Bacon’s unsettling visual language has left a lasting imprint on the worlds of surrealism, horror, and psychological cinema. Filmmakers, including Christopher Nolan and Ridley Scott, have drawn upon his vision to explore psychological depths and surreal landscapes. Nolan revealed that Heath Ledger’s iconic portrayal of the Joker in The Dark Knight (2008) was partly inspired by a triptych by Bacon, with the Joker’s makeup design being based on the “blurred sort of distortions” of Bacon’s painted faces. Scott’s Alien (1979) also took inspiration from Bacon; the creature bursting from a crewmember’s chest being modelled on the monstrous figures from Bacon’s 1944 triptych Three Studies for Figures at the Base of a Crucifixion.
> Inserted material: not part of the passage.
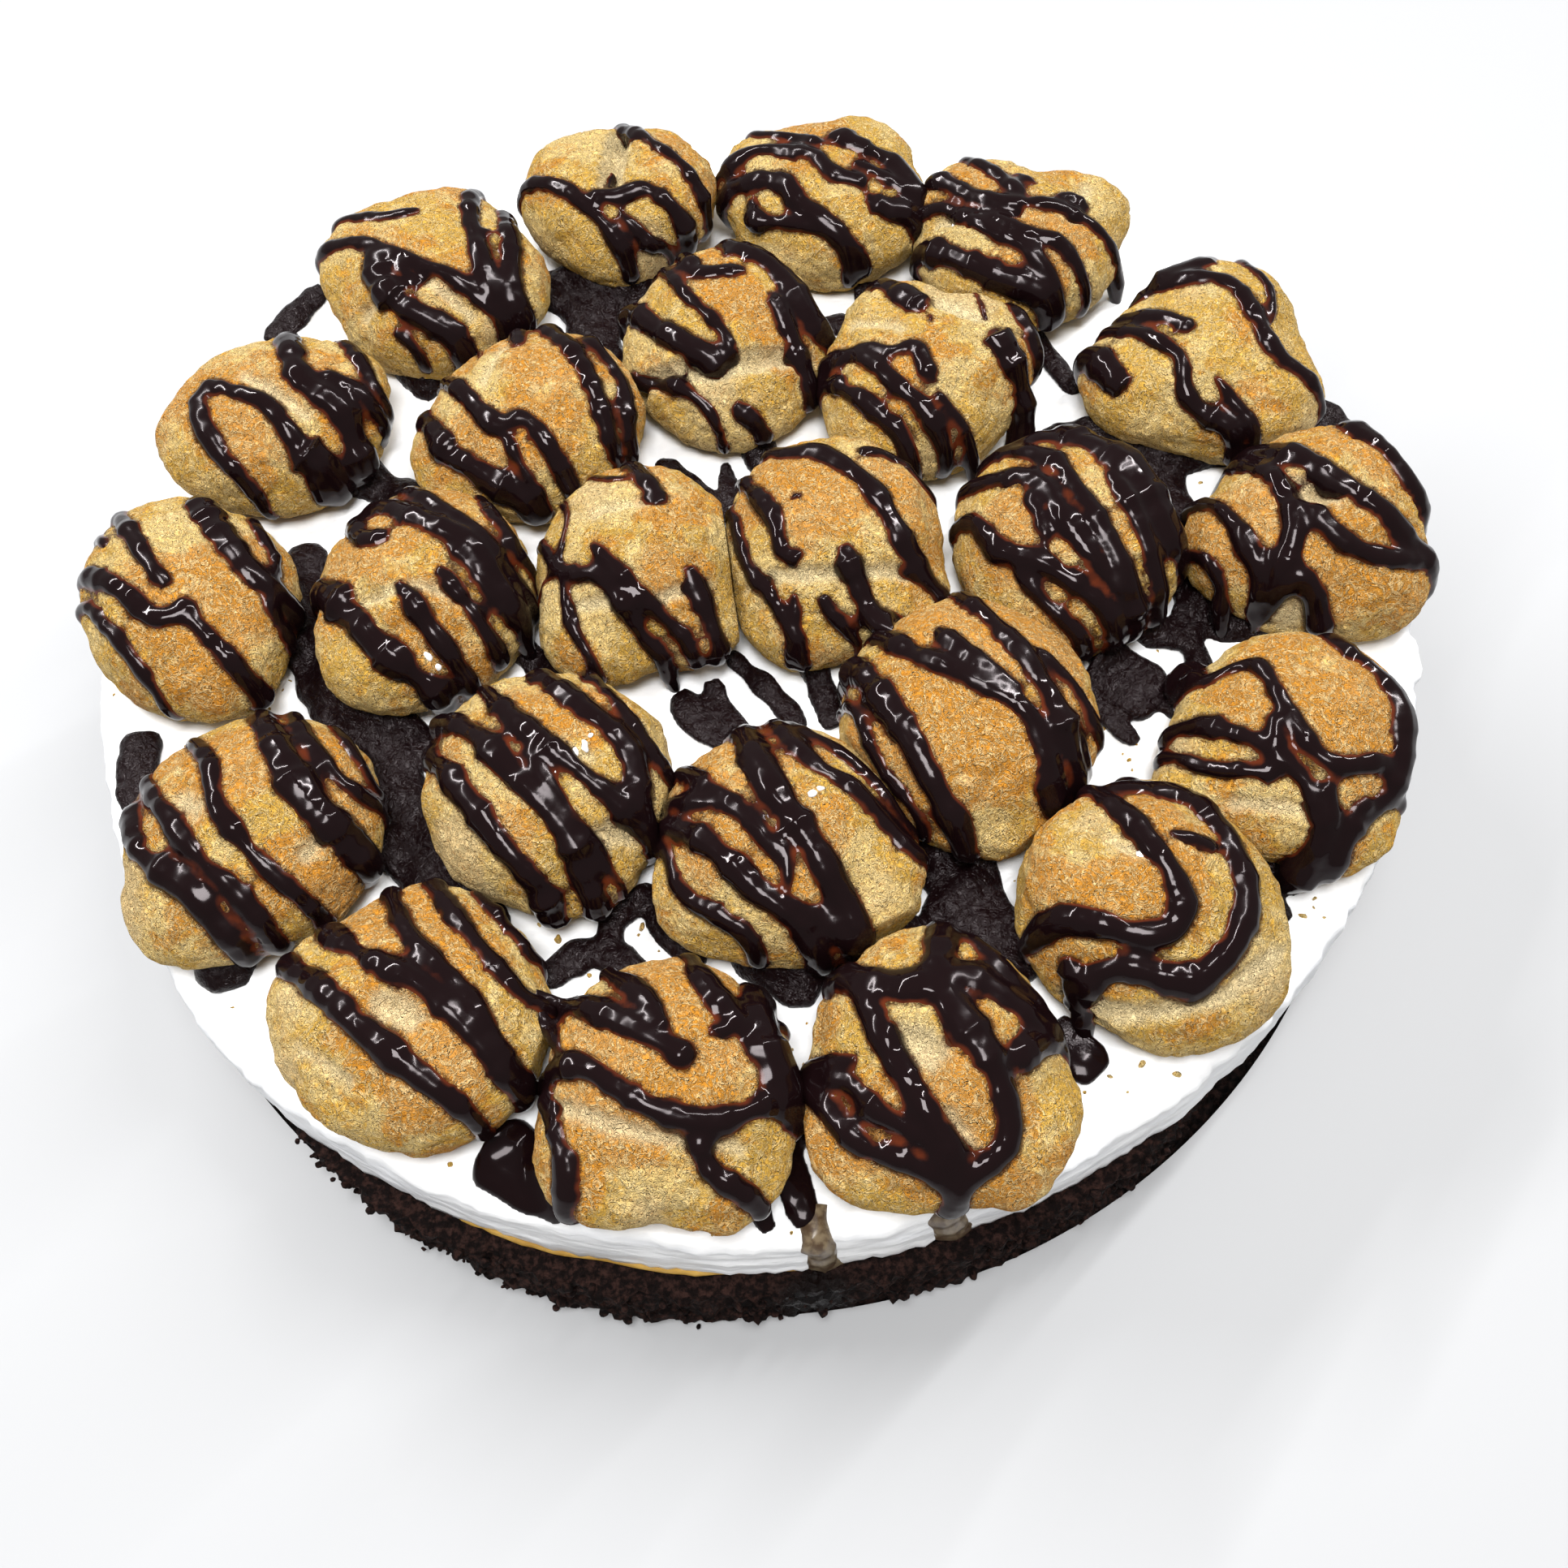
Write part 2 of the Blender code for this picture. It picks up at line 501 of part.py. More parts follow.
def rope(name, route, radii, collection):
    """A closed rope along points in space, with a radius at each."""
    curve = bpy.data.curves.new(name, "CURVE")
    curve.dimensions = "3D"
    curve.bevel_depth = 1.0
    curve.bevel_resolution = 2
    curve.use_fill_caps = True
    spline = curve.splines.new("POLY")
    spline.points.add(len(route) - 1)
    for point, place, radius in zip(spline.points, route, radii):
        point.co = (*place, 1.0)
        point.radius = radius
    guide = bpy.data.objects.new(name, curve)
    shape = bmesh.new()
    shape.from_mesh(bpy.data.meshes.new_from_object(guide))
    bpy.data.objects.remove(guide)
    bmesh.ops.remove_doubles(shape, verts=shape.verts, dist=0.001)
    return mesh_object(name, shape, CHOCOLATE, collection)


def bead(width, rise):
    """Radius and sunk depth of a round rope that shows this width and rises this far above the skin."""
    radius = (width**2 / 4 + rise**2) / (2 * rise)
    return radius, radius - rise


def rounded_ends(count):
    """Share of the full width at each point of a rope, smaller at its two ends."""
    from_end = [min(step, count - 1 - step) for step in range(count)]
    return [ROPE_ENDS[steps] if steps < len(ROPE_ENDS) else 1.0 for steps in from_end]


def drape(skin, stroke):
    """The rope's points and radii on the skin below its plan route; it ends where the skin turns under."""
    width, *points = stroke
    places = []
    for spot in smooth_path(points, ROPE_STEP):
        place, normal, _, _ = skin.ray_cast(Vector((spot.x, spot.y, RAYS_FROM)), Vector((0, 0, -1)))
        if place is not None and place.z > FOOT + ROPE_ABOVE_FOOT:
            places.append((place, normal))
    route = []
    radii = []
    for (place, normal), share in zip(places, rounded_ends(len(places))):
        radius, depth = bead(width * share, ROPE_RISE * width * share)
        route.append(place - normal * depth)
        radii.append(radius)
    return route, radii


def drop_scraps(mesh):
    """Keeps the largest connected piece of the mesh."""
    unseen = set(mesh.verts)
    pieces = []
    while unseen:
        piece = set()
        frontier = {unseen.pop()}
        while frontier:
            piece |= frontier
            frontier = {edge.other_vert(point) for point in frontier for edge in point.link_edges} & unseen
            unseen -= frontier
        pieces.append(piece)
    largest = max(pieces, key=len)
    scraps = [point for piece in pieces if piece is not largest for point in piece]
    bmesh.ops.delete(mesh, geom=scraps, context="VERTS")


def fuse(body, extras, triangles=None):
    """Joins the extras on by one Boolean union, in the first way of UNIONS that leaves a closed mesh."""
    bare = body.data
    for solver, weld in UNIONS:
        body.data = bare
        union = body.modifiers.new("fuse", "BOOLEAN")
        union.operation = "UNION"
        union.operand_type = "COLLECTION"
        union.collection = extras
        union.solver = solver
        union.use_self = solver == "EXACT"
        union.material_mode = "TRANSFER"
        body.data = welded(evaluated_mesh(body), weld)
        if triangles is not None:
            thin(body, triangles)
        if is_closed(body.data):
            break
    for extra in list(extras.objects):
        bpy.data.objects.remove(extra)
    bpy.data.collections.remove(extras)


def welded(mesh, distance):
    """The mesh with edges shorter than this closed up and without loose scraps."""
    shape = bmesh.new()
    shape.from_mesh(mesh)
    bmesh.ops.remove_doubles(shape, verts=shape.verts, dist=distance * MM)
    drop_scraps(shape)
    shape.to_mesh(mesh)
    shape.free()
    return mesh


def thin(body, triangles):
    """Brings the body down to this number of triangles."""
    body.data.calc_loop_triangles()
    collapse = body.modifiers.new("thin", "DECIMATE")
    collapse.ratio = min(1.0, triangles / len(body.data.loop_triangles))
    collapse.use_collapse_triangulate = True
    body.data = evaluated_mesh(body)


def is_closed(mesh):
    shape = bmesh.new()
    shape.from_mesh(mesh)
    closed = all(edge.is_contiguous for edge in shape.edges)
    closed = closed and all(point.is_manifold for point in shape.verts)
    shape.free()
    return closed


def evaluated_mesh(item):
    """The item's mesh with its modifiers applied, which are then removed."""
    bpy.context.view_layer.update()
    graph = bpy.context.evaluated_depsgraph_get()
    mesh = bpy.data.meshes.new_from_object(item.evaluated_get(graph))
    item.modifiers.clear()
    return mesh


def finish_surface(item):
    item.data.shade_smooth()
    item.data.set_sharp_from_angle(angle=math.radians(SHARP_ANGLE))


def make_bun(number):
    walls = walls_between(number)
    body = bun_body(number)
    skin = BVHTree.FromBMesh(body)
    name = f"bun_{number:02d}"
    bun = mesh_object(name, body, CHOUX)
    extras = bpy.data.collections.new(name + "_drizzle")
    bpy.context.scene.collection.children.link(extras)
    for index, stroke in enumerate(DRIZZLE[number]):
        route, radii = drape(skin, stroke)
        if len(route) > 2:
            rope(f"{name}_rope_{index}", route, radii, extras)
    fuse(bun, extras, BUN_TRIANGLES)
    shape = bmesh.new()
    shape.from_mesh(bun.data)
    bmesh.ops.scale(shape, vec=(1 / MM, 1 / MM, 1 / MM), verts=shape.verts)
    keep_inside(shape, number, walls)
    bmesh.ops.translate(shape, vec=(*TOPPINGS_MIDDLE, 0.0), verts=shape.verts)
    bmesh.ops.scale(shape, vec=(MM, MM, MM), verts=shape.verts)
    shape.to_mesh(bun.data)
    shape.free()
    finish_surface(bun)
    return bun


def turned(name, profile, steps, roughen, kind):
    """A solid turned about the middle: profile points are (radius, height), uneven where roughen says."""
    shape = bmesh.new()
    points = [shape.verts.new((radius, 0.0, height)) for radius, height in profile]
    edges = [shape.edges.new(pair) for pair in zip(points, points[1:])]
    bmesh.ops.spin(shape, geom=points + edges, axis=(0, 0, 1), cent=(0, 0, 0), dvec=(0, 0, 0),
                   angle=math.tau, steps=steps, use_merge=True)
    bmesh.ops.remove_doubles(shape, verts=shape.verts, dist=0.001)
    for point in shape.verts:
        radius = math.hypot(point.co.x, point.co.y)
        if radius > 1.0:
            around = math.atan2(point.co.y, point.co.x)
            factor = (radius + roughen(around, radius, point.co.z)) / radius
            point.co.x *= factor
            point.co.y *= factor
    return mesh_object(name, shape, kind)


def swells(table, around):
    """The sum at this angle of the swells in the table."""
    total = 0.0
    for middle, spread, amount in table:
        away = math.remainder(around - math.radians(middle), math.tau)
        total += amount * math.exp(-((away / math.radians(spread)) ** 2))
    return total


def make_sponge():
    crumbs = random.Random(7)

    def crags(around, radius, height):
        if radius < SPONGE_RADIUS - 3:
            return 0.0
        swing = 0.8 * noise.noise(Vector((3 * math.cos(around), 3 * math.sin(around), 0.3)))
        return swing + swells(SPONGE_SWELLS, around) + crumbs.uniform(-SPONGE_CRAG, SPONGE_CRAG)

    side = [
        (SPONGE_RADIUS - 0.5, 0.0),
        (SPONGE_RADIUS, 5.0),
        (SPONGE_RADIUS + 0.2, 10.0),
        (SPONGE_RADIUS - 0.2, 15.0),
        (SPONGE_RADIUS - 1.4, SPONGE_TOP),
    ]
    sponge = turned("sponge", [(0.0, 0.0), *side, (0.0, SPONGE_TOP)], SPONGE_STEPS, crags, SPONGE)
    centre_at(sponge, SPONGE_MIDDLE)
    finish_surface(sponge)
    return sponge


def cream_swing(around):
    """How far the cream's wall stands out of round, all round the tart."""
    ring = Vector((9 * math.cos(around), 9 * math.sin(around), 4.1))
    return swells(CREAM_SWELLS, around) + 0.6 * noise.noise(ring)


def centre_at(item, middle):
    """Moves a layer's mesh to its own middle in plan."""
    shift = MM * Vector((*middle, 0.0))
    for point in item.data.vertices:
        point.co += shift


def make_golden_layer():
    bottom = SPONGE_TOP + GAP
    top = bottom + GOLD_THICKNESS

    def swing(around, radius, height):
        ripple = noise.noise(Vector((9 * math.cos(around), 9 * math.sin(around), 1.0)))
        return cream_swing(around) + swells(GOLD_SWELLS, around) + 0.6 * ripple

    profile = [(0.0, bottom), (GOLD_RADIUS, bottom), (GOLD_RADIUS, top), (0.0, top)]
    layer = turned("golden_layer", profile, GOLD_STEPS, swing, GOLD)
    centre_at(layer, CREAM_MIDDLE)
    return layer


def room_at(spot):
    """Clear distance on the cream from this plan point to the nearest bun's foot or the rim."""
    rim = Vector(CREAM_MIDDLE) - Vector(TOPPINGS_MIDDLE)
    room = CREAM_RADIUS - 2.0 - (spot - rim).length
    for bun in BUNS.values():
        away = Vector((spot.x - bun.x, spot.y - bun.y))
        room = min(room, away.length - FOOT_SHARE * reach(bun, away.normalized()))
    return room - PUDDLE_CLEAR


def make_cream():
    def swing(around, radius, height):
        return cream_swing(around) if radius > CREAM_RADIUS - 6 else 0.0

    profile = [
        (0.0, CREAM_BOTTOM),
        (CREAM_RADIUS + 0.6, CREAM_BOTTOM),
        (CREAM_RADIUS + 0.3, (CREAM_BOTTOM + CREAM_TOP) / 2),
        (CREAM_RADIUS - 0.2, CREAM_TOP - CREAM_EDGE),
        (CREAM_RADIUS - 0.4 - CREAM_EDGE, CREAM_TOP),
        (0.0, CREAM_TOP),
    ]
    cream = turned("cream", profile, CREAM_STEPS, swing, CREAM)
    centre_at(cream, CREAM_MIDDLE)
    extras = bpy.data.collections.new("cream_puddles")
    bpy.context.scene.collection.children.link(extras)
    middle = Vector((*TOPPINGS_MIDDLE, CREAM_TOP))
    for index, (width, *points) in enumerate(PUDDLES):
        spots = [(spot, room_at(spot)) for spot in smooth_path(points, PUDDLE_STEP)]
        spots = [(spot, min(width / 2, room)) for spot, room in spots if room > LEAST_ROOM]
        if len(spots) > 1:
            route = [middle + Vector((*spot, 0.0)) for spot, _ in spots]
            radii = [half * share for (_, half), share in zip(spots, rounded_ends(len(spots)))]
            puddle = rope(f"puddle_{index}", route, radii, extras)
            squash = min(ROPE_RISE * width, PUDDLE_RISE) / (width / 2)
            for point in puddle.data.vertices:
                point.co.z = MM * CREAM_TOP + squash * (point.co.z - MM * CREAM_TOP)
    fuse(cream, extras)
    finish_surface(cream)
    return cream


def main():
    clear_scene()
    make_sponge()
    make_golden_layer()
    make_cream()
    for number in BUNS:
        make_bun(number)


main()
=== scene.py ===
# %% [markdown]
# # A profiterole tart
#
# This lesson dresses a finished set of solids as food: a dark sponge base, a thin golden layer, a thick
# layer of whipped cream, and twenty-four choux buns under poured chocolate. The solids come first, as a
# fixed frame, so every layer and bun below is made in the same place and to the same size as its solid.

# %% Load the frame
import math
import random
from collections import namedtuple

import bmesh
import bpy
from mathutils import Euler, Matrix, Vector, noise
from mathutils.bvhtree import BVHTree
from mathutils.kdtree import KDTree


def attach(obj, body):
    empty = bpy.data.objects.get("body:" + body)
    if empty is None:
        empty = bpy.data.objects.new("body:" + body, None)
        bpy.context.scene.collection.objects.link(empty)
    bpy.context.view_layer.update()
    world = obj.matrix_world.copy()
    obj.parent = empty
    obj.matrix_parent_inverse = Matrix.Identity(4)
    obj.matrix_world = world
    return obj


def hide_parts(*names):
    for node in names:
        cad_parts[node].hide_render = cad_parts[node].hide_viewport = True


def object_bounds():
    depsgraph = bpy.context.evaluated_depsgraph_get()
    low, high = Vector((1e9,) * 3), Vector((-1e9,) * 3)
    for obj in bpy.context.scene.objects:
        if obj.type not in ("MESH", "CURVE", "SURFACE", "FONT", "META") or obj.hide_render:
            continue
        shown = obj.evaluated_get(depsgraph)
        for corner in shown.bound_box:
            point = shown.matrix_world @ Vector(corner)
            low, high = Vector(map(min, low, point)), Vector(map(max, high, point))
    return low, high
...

Lynch openly credits Bacon as a formative influence, recognising Bacon’s exploration of the human emotion as a defining touchstone for his own work. In an interview with Cahiers du Cinéma, Lynch expressed admiration for the intensity with which Bacon captures the essence of psychological torment and physical vulnerability, an intensity Lynch sought to evoke in his own films. For Lynch, Bacon’s legacy is not only an artistic inheritance, but a continual point of inspiration, one that fuels his exploration of surrealism and existential angst on screen.